# John Wick 3: Drittes Kapitel der Actionreihe angekündigt



## Darkmoon76 (15. September 2017)

Jetzt ist Deine Meinung zu *John Wick 3: Drittes Kapitel der Actionreihe angekündigt* gefragt.


						Bitte beachtet: Der Kommentarbereich wird gemäß der Forenregeln moderiert.





			Dieser Inhalt steht nur eingeloggten Mitgliedern zur Verfügung.
        

 Zum Artikel: *John Wick 3: Drittes Kapitel der Actionreihe angekündigt*


----------



## Jakkelien (15. September 2017)

Ich habe absolut keine Ahnung wie man davon eine Fortsetzung drehen soll aber gerne mehr von diesem Waffenballet.


----------



## Batze (15. September 2017)

Also der erste Teil ging gerade noch so, der zweite war schon eine Zumutung. Außer extremer Gewalt hatte der Film rein gar nichts zu bieten. Eigentlich war ich sogar so ziemlich schockiert.


----------



## RedDragon20 (15. September 2017)

Batze schrieb:


> Also der erste Teil ging gerade noch so, der zweite war schon eine Zumutung. Außer extremer Gewalt hatte der Film rein gar nichts zu bieten. Eigentlich war ich sogar so ziemlich schockiert.



Schockiert?

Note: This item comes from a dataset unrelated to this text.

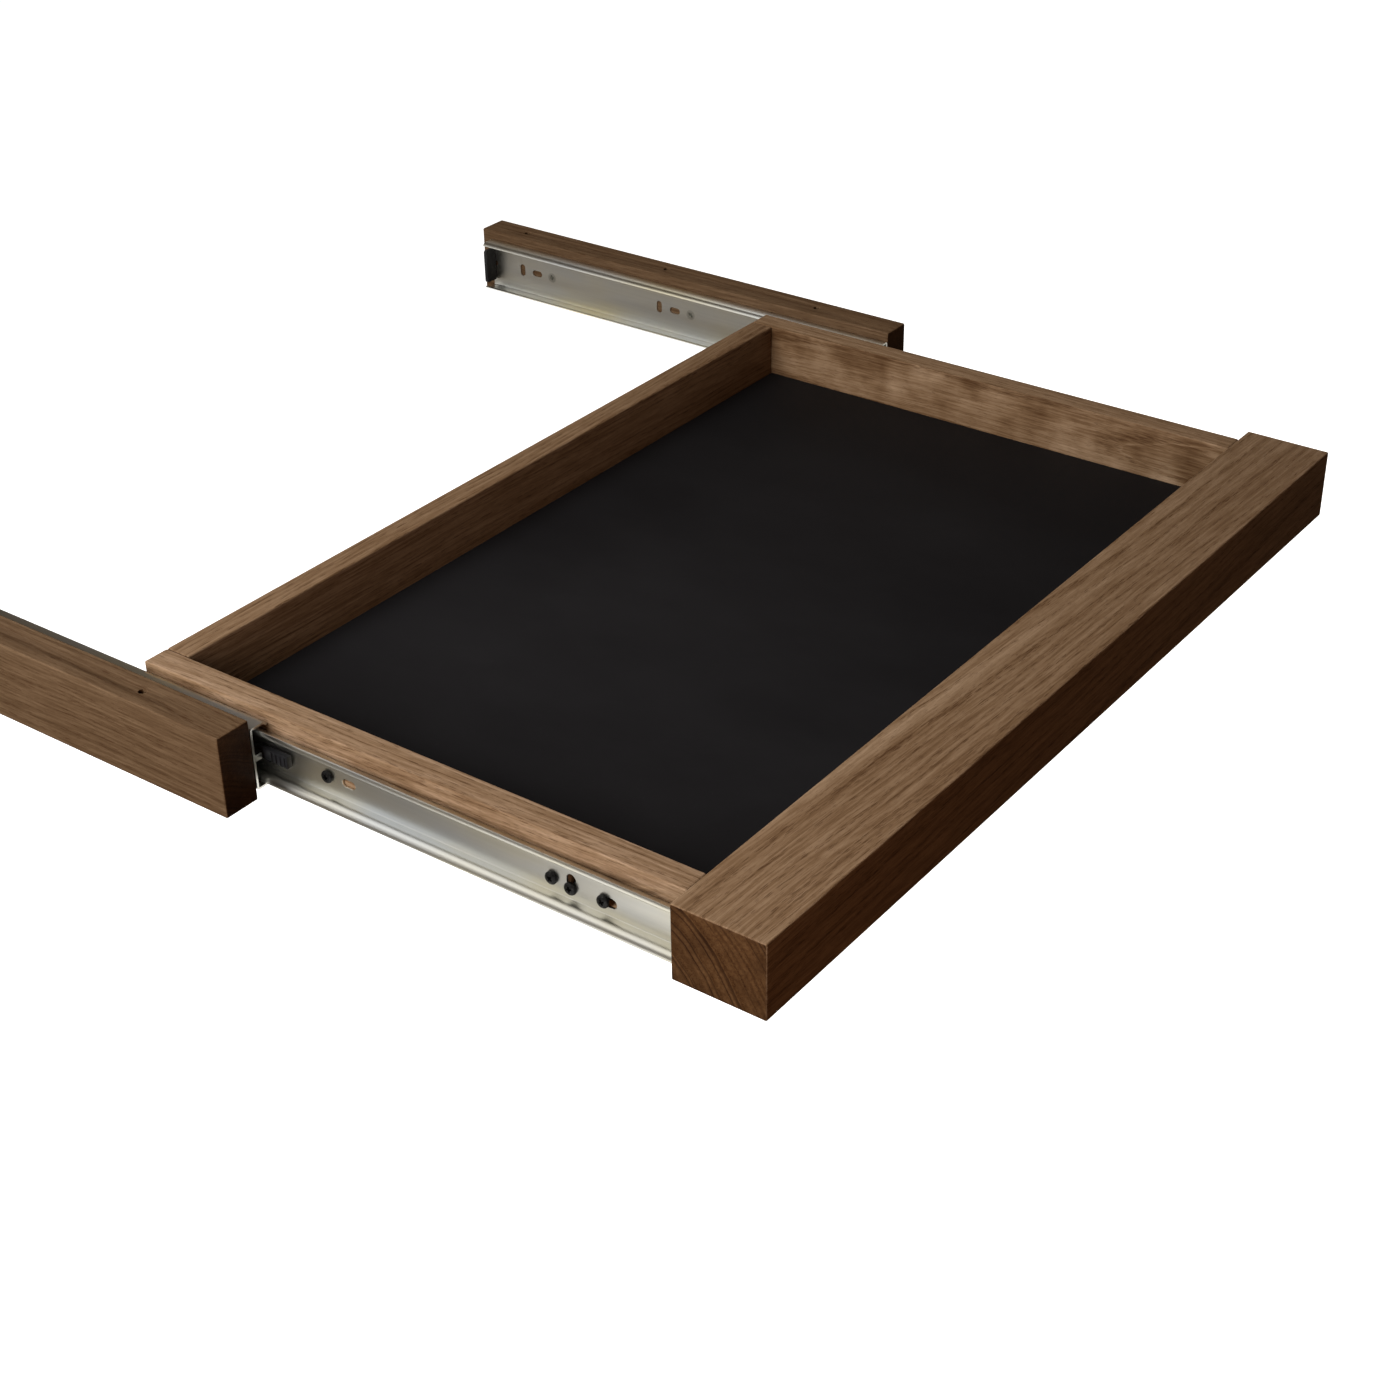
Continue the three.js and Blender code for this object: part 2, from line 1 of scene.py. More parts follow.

Ich war eher gelangweilt von Teil 2. Die Gewalt war auch nicht besonders extrem. Es war schlicht langweilig...insbesondere die überlangen Schießereien, die teilweise fast wortlos jeweils über eine viertel Stunde andauerten.


----------



## Celerex (15. September 2017)

Teil 2 war einfach maßlos übertrieben und ich befürchte, dass Teil 3 nochmal eine Schippe drauflegen muss. Anschauen werde ich ihn mir, aber die Erwartung liegt gegen null.


----------



## Rabowke (15. September 2017)

Dito ... der erste Teil gehört zu meinen absoluten Lieblings Actionfilmen, aber der zweite war wirklich um einige Klassen schlechter.

Allerdings war doch das Ende vom zweiten mehr als eindeutig: John gg. den Rest der Welt. :\


----------



## Jakkelien (15. September 2017)

Batze schrieb:


> Also der erste Teil ging gerade noch so, der zweite war schon eine Zumutung. Außer extremer Gewalt hatte der Film rein gar nichts zu bieten. Eigentlich war ich sogar so ziemlich schockiert.


Extreme Gewalt?
Extrem? Kein Stück. Nirgends!
Überzogen, häufig und perfekt choreographiert? Ja.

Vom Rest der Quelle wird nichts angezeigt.